Written problem ▸
Print verbatim the opening line of the material and every subsequent line through the one containing "strip_bead = 1.5".

Recorded information ▸
++++++
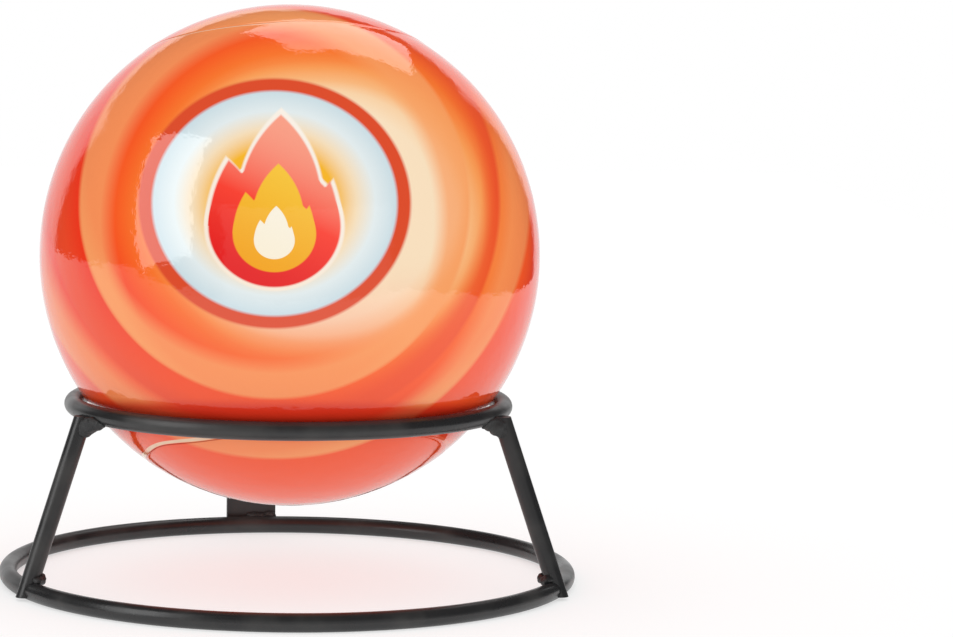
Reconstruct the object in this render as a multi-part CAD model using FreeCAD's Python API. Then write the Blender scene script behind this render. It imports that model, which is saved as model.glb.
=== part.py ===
import FreeCAD, Part
import math
import os

# Fire extinguisher ball resting in its welded wire stand.
# Lengths are in millimetres and angles in degrees.
# The origin is on the floor under the middle of the rings. +Z is up and +Y points at the wall.
# An azimuth is counted from the front, which is -Y, towards +X.

# Stand, bent and welded from round bar
bar_diameter = 5.4
lower_ring_diameter = 168.0  # to the middle of the bar
upper_ring_width = 129.2  # left to right, to the middle of the bar
upper_ring_depth = 127.6  # front to back: the ring is bent a little out of round
upper_ring_height = 53.4  # to the middle of the bar
left_leg_azimuth = -70.5
right_leg_azimuth = 61.0
leg_top_overhang = 3.5  # how far the leg's middle stands outside the upper ring's
leg_foot_overhang = 0.9  # the same at the lower ring
leg_top_drop = 0.4  # the leg is sawn off this far below the middle of the upper ring's bar
leg_foot_clearance = 1.0  # from the floor to the sawn foot

# Flat strip for the wall, the third support of the upper ring
strip_width = 16.0
strip_thickness = 2.0
strip_bend_radius = 2.0  # inside the bend
strip_floor_clearance = 1.0
screw_hole_diameter = 4.5
lower_hole_height = 18.0
hole_spacing = 20.0

# Weld metal
web_reach = 10.5  # of the web at a leg's top, from the leg's middle forward along the upper ring
web_depth = 5.6  # how far it runs down the leg, from the ring's underside
web_top_drop = 0.9  # from the middle of the ring's bar to the web's top on the leg
web_thickness = 4.4  # at the leg
web_tip_height = 3.0  # where it has sunk into the ring's bar
web_tip_thickness = 2.6
web_hollow = 0.5
foot_bead = 1.4  # radius of the bead round a leg's foot
foot_bead_turn = 150.0  # how far round the leg it goes
strip_bead = 1.5  # radius of the beads across the strip

# Ball
ball_diameter = 150.0
seat_gap = 0.2  # between the ball and the bar that it rests on
film_thickness = 0.3
foam_wall = 8.0
foam_lip_height = 6.0  # the lower half's lip stands this far into the upper half
foam_lip_thickness = 4.0
fit_gap = 0.2  # between the pieces inside the ball
fuse_diameter = 2.4
groove_width = 3.0
groove_depth = 2.9

# Core in the middle of the powder
core_tube_diameter = 26.0
core_tube_wall = 1.4
core_tube_length = 58.0
core_cap_thickness = 4.0

# Worked out from the sizes above
bar_radius = bar_diameter / 2
lower_ring_radius = lower_ring_diameter / 2
half_width = upper_ring_width / 2
half_depth = upper_ring_depth / 2
ball_radius = ball_diameter / 2
seat_radius = min(half_width, half_depth)
seat_reach = ball_radius + bar_radius + seat_gap
ball_height = upper_ring_height + math.sqrt(seat_reach ** 2 - seat_radius ** 2)
film_inner_radius = ball_radius - film_thickness
foam_outer_radius = film_inner_radius - fit_gap
foam_inner_radius = foam_outer_radius - foam_wall
groove_floor_radius = foam_outer_radius - groove_depth
fuse_radius = fuse_diameter / 2
fuse_path_radius = groove_floor_radius + fit_gap + fuse_radius
lead_hole_radius = fuse_radius + fit_gap
core_tube_radius = core_tube_diameter / 2
core_bore_radius = core_tube_radius - core_tube_wall
wall_y = lower_ring_radius + bar_radius + strip_thickness
shelf_top = upper_ring_height - bar_radius

up = FreeCAD.Vector(0, 0, 1)
ball_centre = FreeCAD.Vector(0, 0, ball_height)


def save(node, shape):
    solids = shape.Solids
    if len(solids) != 1 or not shape.isValid() or shape.Volume <= 0:
        raise ValueError(node + " is not one valid solid")
    solids[0].exportStep("parts/" + node + ".step")


def outward(azimuth):
    angle = math.radians(azimuth)
    return FreeCAD.Vector(math.sin(angle), -math.cos(angle), 0)


def round_face(centre, normal, radius):
    edge = Part.Circle(centre, normal, radius).toShape()
    return Part.Face(Part.Wire(edge))


def rod(start, end, radius):
    return Part.makeCylinder(radius, (end - start).Length, start, end - start)


def tube(radius, bore_radius, low, high):
    base = FreeCAD.Vector(0, 0, low)
    outside = Part.makeCylinder(radius, high - low, base)
    return outside.cut(Part.makeCylinder(bore_radius, high - low, base))


# A round ring is the torus that one bent and butt-welded bar makes.
def lower_ring():
    return Part.makeTorus(lower_ring_radius, bar_radius, FreeCAD.Vector(0, 0, bar_radius), up)


# The upper ring is a four-centre oval: its arcs meet in line on 3-4-5 triangles.
def upper_ring():
    spread = half_width - half_depth
    side_radius = half_depth - spread / 2
    side_centre = 1.5 * spread
    join_x = side_centre + 0.6 * side_radius
    join_y = 0.8 * side_radius
    z = upper_ring_height
    right = FreeCAD.Vector(half_width, 0, z)
    rear = FreeCAD.Vector(0, half_depth, z)
    left = FreeCAD.Vector(-half_width, 0, z)
    front = FreeCAD.Vector(0, -half_depth, z)
    joins = [FreeCAD.Vector(sx * join_x, sy * join_y, z) for sx, sy in ((1, -1), (1, 1), (-1, 1), (-1, -1))]
    arcs = []
    for i, middle in enumerate((right, rear, left, front)):
        arcs.append(Part.Arc(joins[i], middle, joins[(i + 1) % 4]).toShape())
    path = Part.Wire(arcs)
    start_tangent = FreeCAD.Vector(0.8, 0.6, 0)
    section = Part.Wire(Part.Circle(joins[0], start_tangent, bar_radius).toShape())
    return path.makePipeShell([section], True, False)


# An ellipse of the same width and depth is within a few hundredths of the oval.
def upper_ring_radius_at(azimuth):
    angle = math.radians(azimuth)
    across = half_depth * math.sin(angle)
    along = half_width * math.cos(angle)
    return half_width * half_depth / math.hypot(across, along)


# The middle line of a leg: (distance from the axis, height) at the foot and at the top.
def leg_line(azimuth):
    foot = (lower_ring_radius + leg_foot_overhang, bar_radius)
    top = (upper_ring_radius_at(azimuth) + leg_top_overhang, shelf_top)
    return foot, top


def leg_radius_at(azimuth, z):
    foot, top = leg_line(azimuth)
    return foot[0] + (top[0] - foot[0]) * (z - foot[1]) / (top[1] - foot[1])


def leg_point(azimuth, z):
    return outward(azimuth) * leg_radius_at(azimuth, z) + up * z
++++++
Result of this exercise ▸
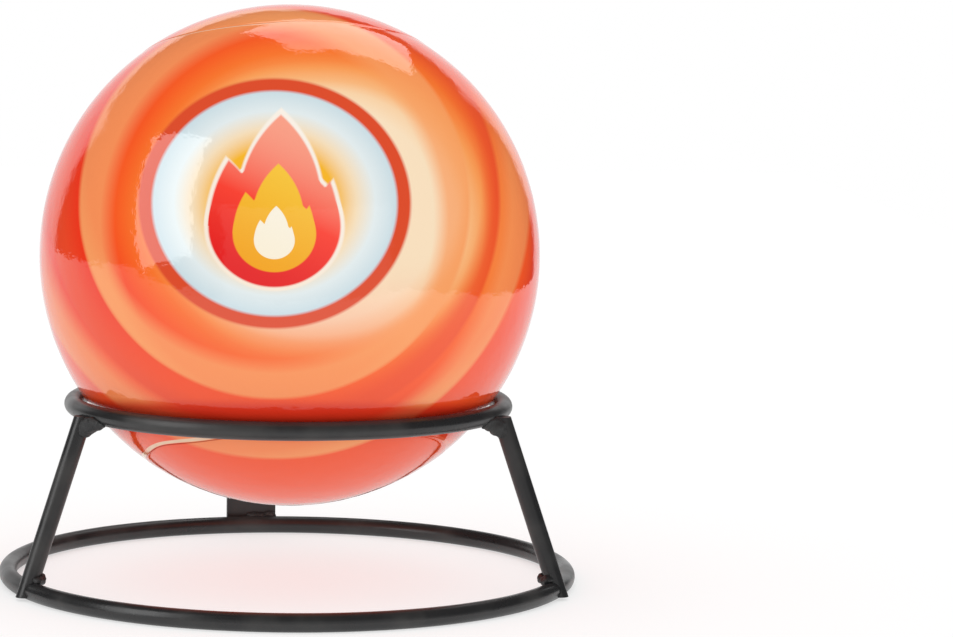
Reconstruct the object in this render as a multi-part CAD model using FreeCAD's Python API. Then write the Blender scene script behind this render. It imports that model, which is saved as model.glb.
=== part.py ===
import FreeCAD, Part
import math
import os

# Fire extinguisher ball resting in its welded wire stand.
# Lengths are in millimetres and angles in degrees.
# The origin is on the floor under the middle of the rings. +Z is up and +Y points at the wall.
# An azimuth is counted from the front, which is -Y, towards +X.

# Stand, bent and welded from round bar
bar_diameter = 5.4
lower_ring_diameter = 168.0  # to the middle of the bar
upper_ring_width = 129.2  # left to right, to the middle of the bar
upper_ring_depth = 127.6  # front to back: the ring is bent a little out of round
upper_ring_height = 53.4  # to the middle of the bar
left_leg_azimuth = -70.5
right_leg_azimuth = 61.0
leg_top_overhang = 3.5  # how far the leg's middle stands outside the upper ring's
leg_foot_overhang = 0.9  # the same at the lower ring
leg_top_drop = 0.4  # the leg is sawn off this far below the middle of the upper ring's bar
leg_foot_clearance = 1.0  # from the floor to the sawn foot

# Flat strip for the wall, the third support of the upper ring
strip_width = 16.0
strip_thickness = 2.0
strip_bend_radius = 2.0  # inside the bend
strip_floor_clearance = 1.0
screw_hole_diameter = 4.5
lower_hole_height = 18.0
hole_spacing = 20.0

# Weld metal
web_reach = 10.5  # of the web at a leg's top, from the leg's middle forward along the upper ring
web_depth = 5.6  # how far it runs down the leg, from the ring's underside
web_top_drop = 0.9  # from the middle of the ring's bar to the web's top on the leg
web_thickness = 4.4  # at the leg
web_tip_height = 3.0  # where it has sunk into the ring's bar
web_tip_thickness = 2.6
web_hollow = 0.5
foot_bead = 1.4  # radius of the bead round a leg's foot
foot_bead_turn = 150.0  # how far round the leg it goes
strip_bead = 1.5  # radius of the beads across the strip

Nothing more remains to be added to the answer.